Handedness is one of those topics that seems perfectly simple on the surface but opens up into genuine scientific mystery the deeper you look. We still do not fully understand the exact genetic formula that makes someone right-handed, what precisely determines left-handedness at the deep biological level, or every nuance of how hand dominance shapes everyday life.

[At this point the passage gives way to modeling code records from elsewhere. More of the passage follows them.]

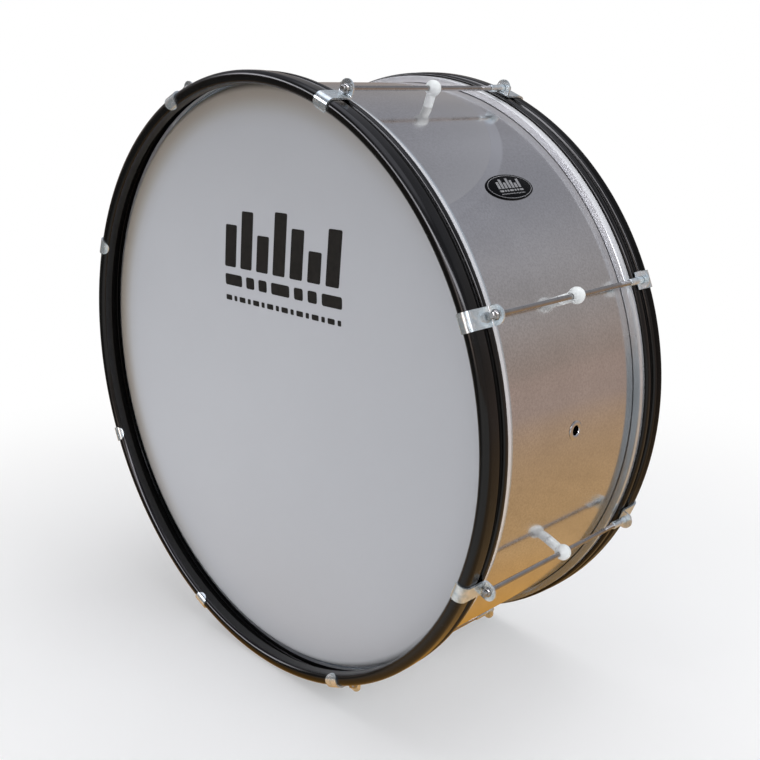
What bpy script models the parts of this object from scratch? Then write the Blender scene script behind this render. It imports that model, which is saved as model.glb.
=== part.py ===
"""Marching bass drum, 28 x 10 in class, with eight through tension rods.

The drum stands upright: its axis is Y, the front head faces -Y, and the origin is the
centre of the drum.  Every lug is built in its own frame, an empty turned about Y whose
local X points outwards along the lug's radius and whose local Y is the drum's axis.
"""
import math

import bmesh
import bpy

MM = 0.001

# Driving dimensions
HOOP_RADIUS = 368.5 * MM
HALF_DEPTH = 156.2 * MM
SHELL_RADIUS = 355.6 * MM
HEAD_PLANE = 128.6 * MM
ROD_CIRCLE = 376.6 * MM
LUG_COUNT = 8
FIRST_LUG_DEG = 22.5
GAP = 0.3 * MM

# A rolled edge or fold is made of flats whose normals turn through these angles
EDGE_FLATS_DEG = (90.0, 55.0, 20.0, 0.0)
FOLD_FLATS_DEG = (-180.0, -135.0, -90.0, -45.0, 0.0)
EAR_FLATS_DEG = (180.0, 135.0, 90.0)

# Round pieces are regular polygons whose flats, not corners, lie on the nominal radius
RING_SEGMENTS = 48
RING_TURN = math.pi / RING_SEGMENTS
FLAT_TO_CORNER = 1.0 / math.cos(RING_TURN)
SMALL_SEGMENTS = 12
MERGE = 0.00001

# Shell
SHELL_WALL = 2.0 * MM
EDGE_ROLL = 9.0 * MM
EDGE_LIP = 3.0 * MM
FILM = 0.5 * MM
FITTINGS_Y = 3.0 * MM
VENT_HOLE = 6.5 * MM
STAY_HOLE = 2.4 * MM

# Hoops: a rolled sheet section
HOOP_WALL = 2.0 * MM
HOOP_WIDTH = 33.3 * MM
HOOP_ROLL = 7.25 * MM
HOOP_RETURN = 15.5 * MM
HOOP_SHOULDER = 17.5 * MM
CHANNEL_DEPTH = 4.5 * MM
CHANNEL_START = 19.5 * MM
CHANNEL_END = 25.0 * MM
LIP_RADIUS = 367.0 * MM
LIP_START = 27.0 * MM
LIP_FLANGE_RADIUS = 361.0 * MM

# Flesh hoops: a channel that holds the edge of the film
FLESH_WALL = 1.4 * MM
FLESH_INNER = 356.0 * MM
FLESH_OUTER = 364.0 * MM
FLESH_BOTTOM = 112.0 * MM
FLESH_INNER_LIP = 116.3 * MM
COLLAR_END = 114.4 * MM

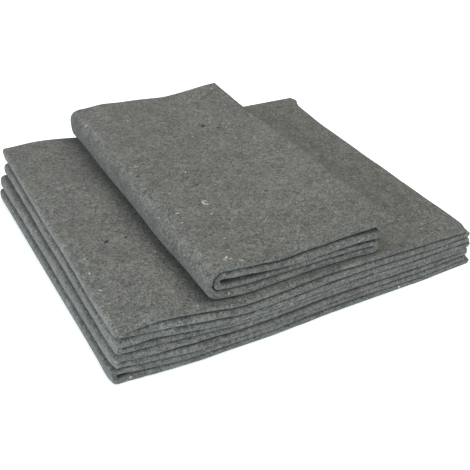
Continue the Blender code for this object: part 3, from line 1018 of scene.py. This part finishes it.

What we do know with absolute certainty is that being left-handed is not a flaw, not a deficiency, and definitely not a sign of anything sinister. The roughly 10% of the population that writes, throws, and reaches with their left hand has been persecuted, pathologized, and misunderstood for the vast majority of human history. It is about time we appreciated lefties for what they actually represent: a highly fascinating, beautifully natural variation of the human experience that science is only just beginning to fully understand.

References

  • McManus, I. C. (2002). Right Hand, Left Hand: The Origins of Asymmetry in Brains, Bodies, Atoms, and Cultures. Harvard University Press, pp. 1–412. A comprehensive exploration of the science of handedness, covering biological, cultural, and historical factors that influence lateral preference in humans, including the stigmatization of left-handedness across centuries.
  • Ocklenburg, S., Schmitz, J., Moessnang, C., Mosch, S., Güntürkün, O., Kumsta, R., & Genç, E. (2017). Epigenetic regulation of lateralized fetal spinal gene expression underlies hemispheric asymmetries. eLife, 6, e22784. This study from Ruhr University demonstrates that hand preference may originate in differential gene expression in the fetal spinal cord rather than in the brain, challenging long-held assumptions about the neural basis of handedness.
  • Hepper, P. G., Wells, D. L., & Lynch, C. (2005). Prenatal thumb sucking is related to postnatal handedness. Neuropsychologia, 43(3), 313–315. Documents the relationship between fetal thumb-sucking preference, observable from the 13th week of gestation, and later hand dominance, providing evidence that handedness begins forming well before birth.
  • Giljov, A., Karenina, K., & Malashichev, Y. (2015). Parallel emergence of true handedness in the evolution of marsupials and placentals. Current Biology, 25(14), 1878–1884. Demonstrates strong left-hand preference in kangaroo species, providing evidence that handedness in animals evolved independently across different mammalian lineages and is not unique to primates or humans.
  • Llaurens, V., Raymond, M., & Faurie, C. (2009). Why are some people left-handed? An evolutionary perspective. Philosophical Transactions of the Royal Society B, 364(1519), pp. 881–894. Reviews evolutionary theories explaining the persistence of left-handedness in human populations, including the fighting hypothesis, frequency-dependent selection, and the hemispheric division-of-labor model.